C.Y. Yao, a chip analyst with TrendForce, said although Intel faces some delays for its advanced chip technology, Intel and other American semiconductor manufacturing companies, such as Texas Instruments, Analog Devices and Micron, still hold a strategic and competitive position in the global chip industry.

"The U.S. chip industry has built a deeper and stronger technological foundation in decades compared with the chip players in Europe, Japan and Taiwan.
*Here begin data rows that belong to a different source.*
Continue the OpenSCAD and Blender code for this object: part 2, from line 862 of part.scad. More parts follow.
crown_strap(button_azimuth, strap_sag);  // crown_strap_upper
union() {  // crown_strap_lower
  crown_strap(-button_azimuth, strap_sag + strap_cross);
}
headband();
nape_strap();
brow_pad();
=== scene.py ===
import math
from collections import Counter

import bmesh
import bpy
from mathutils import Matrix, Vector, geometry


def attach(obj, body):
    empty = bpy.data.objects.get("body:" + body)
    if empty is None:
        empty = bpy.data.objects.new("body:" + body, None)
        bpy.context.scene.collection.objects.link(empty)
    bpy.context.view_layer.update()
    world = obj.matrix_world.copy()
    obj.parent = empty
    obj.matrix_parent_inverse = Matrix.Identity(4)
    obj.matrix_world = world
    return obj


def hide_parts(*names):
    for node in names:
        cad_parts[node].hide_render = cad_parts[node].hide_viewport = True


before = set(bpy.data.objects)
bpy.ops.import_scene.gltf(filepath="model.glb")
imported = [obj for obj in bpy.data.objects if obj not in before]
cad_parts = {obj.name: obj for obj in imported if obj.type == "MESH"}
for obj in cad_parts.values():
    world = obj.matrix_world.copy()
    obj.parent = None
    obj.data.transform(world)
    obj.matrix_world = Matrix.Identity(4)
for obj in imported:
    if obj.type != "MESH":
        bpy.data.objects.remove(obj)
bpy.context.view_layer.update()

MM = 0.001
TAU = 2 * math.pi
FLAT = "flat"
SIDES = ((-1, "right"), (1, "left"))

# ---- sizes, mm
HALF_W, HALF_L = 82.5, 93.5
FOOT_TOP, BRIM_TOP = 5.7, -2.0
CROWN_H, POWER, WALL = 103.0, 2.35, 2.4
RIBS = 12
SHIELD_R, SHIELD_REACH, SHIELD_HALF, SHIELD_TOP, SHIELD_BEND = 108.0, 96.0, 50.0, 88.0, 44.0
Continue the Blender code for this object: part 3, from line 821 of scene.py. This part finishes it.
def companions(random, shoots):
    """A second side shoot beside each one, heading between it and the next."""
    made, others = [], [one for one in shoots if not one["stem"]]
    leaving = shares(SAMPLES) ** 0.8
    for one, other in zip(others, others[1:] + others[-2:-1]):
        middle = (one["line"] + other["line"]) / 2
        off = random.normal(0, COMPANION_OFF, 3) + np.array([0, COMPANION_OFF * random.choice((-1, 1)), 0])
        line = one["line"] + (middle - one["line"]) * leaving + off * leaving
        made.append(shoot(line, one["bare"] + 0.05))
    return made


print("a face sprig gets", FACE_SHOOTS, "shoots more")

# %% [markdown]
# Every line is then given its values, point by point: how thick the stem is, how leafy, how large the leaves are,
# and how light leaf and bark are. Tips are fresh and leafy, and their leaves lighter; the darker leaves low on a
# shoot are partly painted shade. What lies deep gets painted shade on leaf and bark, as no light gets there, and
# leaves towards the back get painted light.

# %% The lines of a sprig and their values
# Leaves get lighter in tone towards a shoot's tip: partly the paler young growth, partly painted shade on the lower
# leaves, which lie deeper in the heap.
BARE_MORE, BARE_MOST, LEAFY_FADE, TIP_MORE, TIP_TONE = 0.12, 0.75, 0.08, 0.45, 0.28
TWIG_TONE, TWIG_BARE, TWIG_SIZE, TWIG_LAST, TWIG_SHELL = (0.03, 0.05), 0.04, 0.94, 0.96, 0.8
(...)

And they have developed in a balanced way both leading chip manufacturers and chip designers," Yao told Nikkei.

He added, however, that the U.S. cannot afford to "let its guard down regarding its chip industry in times like these, especially since elevating the importance of the chip manufacturing sector could create job opportunities -- a key element that the Trump administration is always keen to boast about during the [presidential] campaign."